Bank of England Makes First Interest Rate Cut in 4 Years Amid Inflation Concerns and Economic Uncertainty

The Bank of England Lowers Interest Rates to 5% as Inflation Pressures Persist and Economic Growth Faces Uncertainty

The Bank of England (BoE) made its first interest rate cut in over four years, reducing the base rate from 5.25% to 5.0%.

This marked a shift after a prolonged period of rate hikes, with rates held at a 16-year high since August 2023.

The decision was taken to support the economy amid mixed signals: inflation had briefly hit the BoE's 2% target but was expected to rise again due to increasing energy prices, and wage growth remained elevated.

The Monetary Policy Committee (MPC) was split, with five members voting for the cut and four preferring no change, reflecting the delicate balance between inflation control and economic growth.

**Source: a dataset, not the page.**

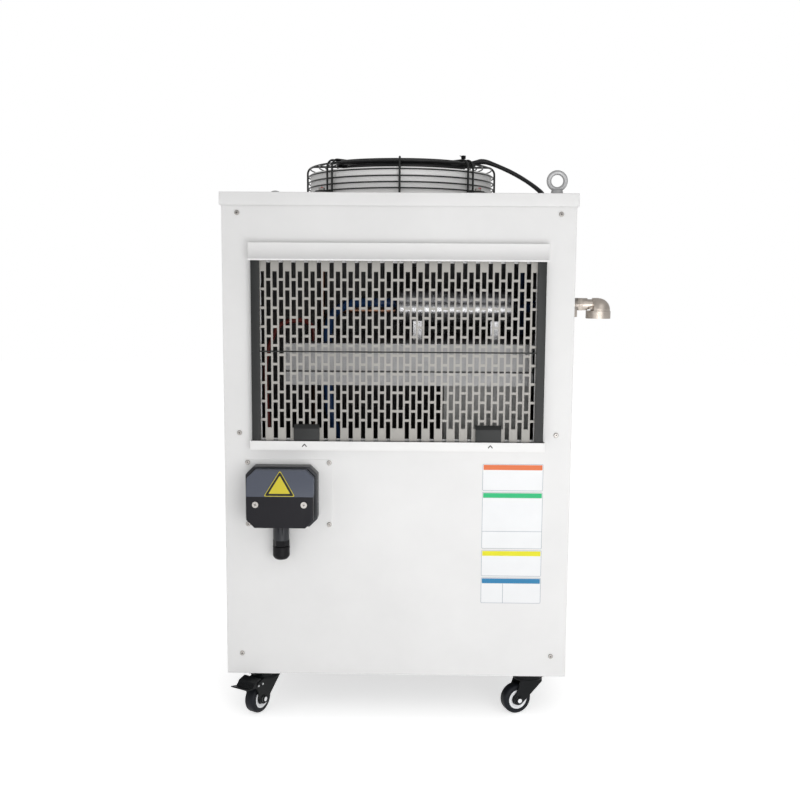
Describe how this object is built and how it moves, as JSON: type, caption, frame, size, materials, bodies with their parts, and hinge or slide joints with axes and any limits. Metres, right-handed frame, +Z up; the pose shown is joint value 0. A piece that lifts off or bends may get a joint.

Despite the rate cut, the BoE emphasized that monetary policy remains restrictive to manage lingering inflation risks.

The MPC pointed out that inflationary pressures, particularly from services and wages, have been more persistent than expected. Governor Andrew Bailey cautioned that further cuts should not be rushed to ensure inflation is properly contained.

The market anticipates further cuts later in 2024, but the BoE's decisions will remain data-dependent, considering both inflation trends and economic performance.